* _Task details_
Extract, unchanged, each line of the listing below from its first line through the line that contains "corner_r = 1.7; // [1.4:0.1:2]", inclusive, and nothing else.

* _Recorded data_
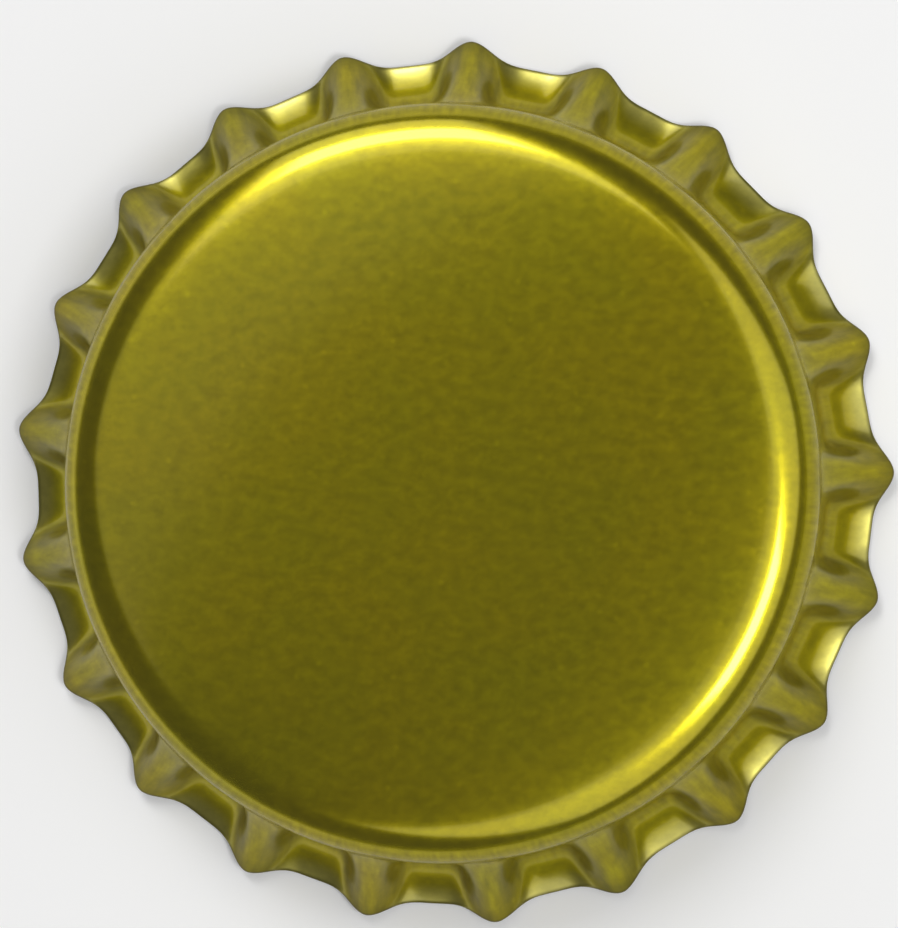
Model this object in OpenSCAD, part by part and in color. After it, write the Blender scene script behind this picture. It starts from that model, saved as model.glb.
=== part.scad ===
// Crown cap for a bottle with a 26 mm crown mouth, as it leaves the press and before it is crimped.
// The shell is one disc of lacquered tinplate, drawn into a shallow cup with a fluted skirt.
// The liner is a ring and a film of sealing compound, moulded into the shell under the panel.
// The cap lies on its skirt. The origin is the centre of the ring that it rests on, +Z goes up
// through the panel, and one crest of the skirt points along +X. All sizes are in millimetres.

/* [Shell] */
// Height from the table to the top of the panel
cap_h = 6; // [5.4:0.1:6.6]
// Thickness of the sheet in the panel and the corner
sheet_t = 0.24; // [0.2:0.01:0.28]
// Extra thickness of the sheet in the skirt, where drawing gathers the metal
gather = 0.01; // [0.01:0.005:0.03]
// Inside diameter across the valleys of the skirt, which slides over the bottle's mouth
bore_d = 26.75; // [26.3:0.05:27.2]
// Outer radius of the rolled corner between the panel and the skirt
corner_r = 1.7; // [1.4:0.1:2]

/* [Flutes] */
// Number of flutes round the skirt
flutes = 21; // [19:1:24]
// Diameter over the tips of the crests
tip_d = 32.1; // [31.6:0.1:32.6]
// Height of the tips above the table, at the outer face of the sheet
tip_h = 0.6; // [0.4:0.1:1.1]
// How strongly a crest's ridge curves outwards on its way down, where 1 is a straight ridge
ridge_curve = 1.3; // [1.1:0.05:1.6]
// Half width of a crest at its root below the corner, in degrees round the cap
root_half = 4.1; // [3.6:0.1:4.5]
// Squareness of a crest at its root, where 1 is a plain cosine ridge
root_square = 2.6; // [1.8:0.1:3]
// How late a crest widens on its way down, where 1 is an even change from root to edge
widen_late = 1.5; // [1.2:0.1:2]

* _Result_
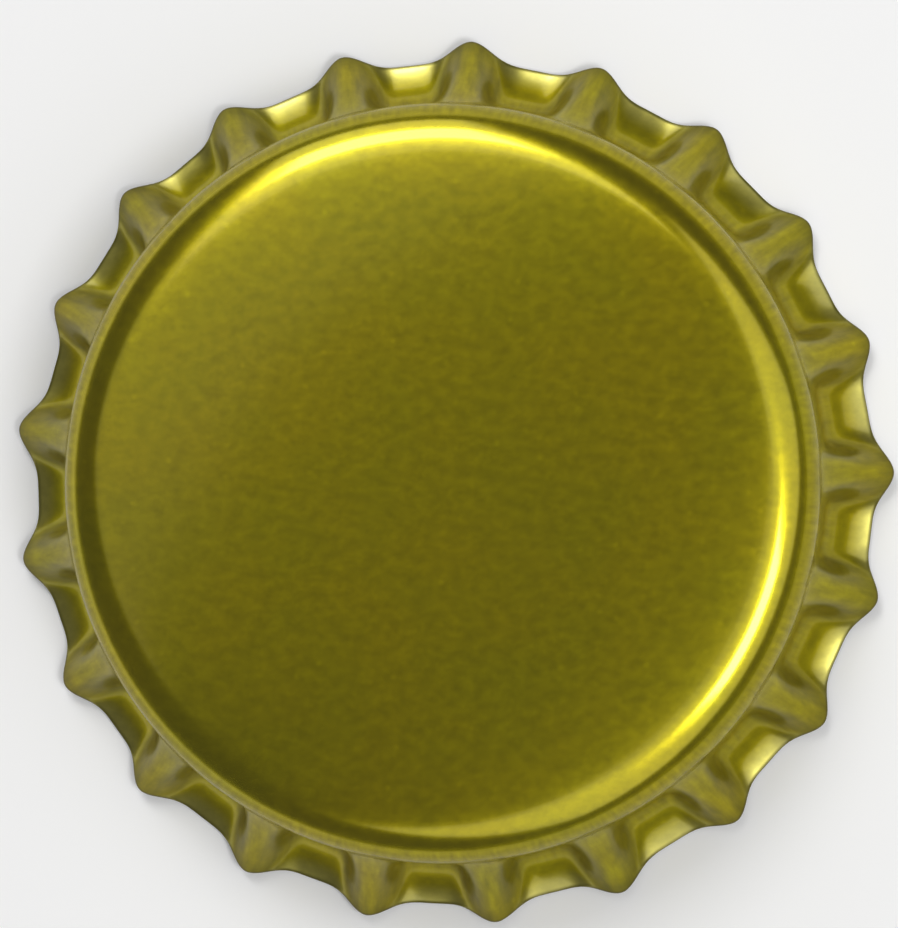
Model this object in OpenSCAD, part by part and in color. After it, write the Blender scene script behind this picture. It starts from that model, saved as model.glb.
=== part.scad ===
// Crown cap for a bottle with a 26 mm crown mouth, as it leaves the press and before it is crimped.
// The shell is one disc of lacquered tinplate, drawn into a shallow cup with a fluted skirt.
// The liner is a ring and a film of sealing compound, moulded into the shell under the panel.
// The cap lies on its skirt. The origin is the centre of the ring that it rests on, +Z goes up
// through the panel, and one crest of the skirt points along +X. All sizes are in millimetres.

/* [Shell] */
// Height from the table to the top of the panel
cap_h = 6; // [5.4:0.1:6.6]
// Thickness of the sheet in the panel and the corner
sheet_t = 0.24; // [0.2:0.01:0.28]
// Extra thickness of the sheet in the skirt, where drawing gathers the metal
gather = 0.01; // [0.01:0.005:0.03]
// Inside diameter across the valleys of the skirt, which slides over the bottle's mouth
bore_d = 26.75; // [26.3:0.05:27.2]
// Outer radius of the rolled corner between the panel and the skirt
corner_r = 1.7; // [1.4:0.1:2]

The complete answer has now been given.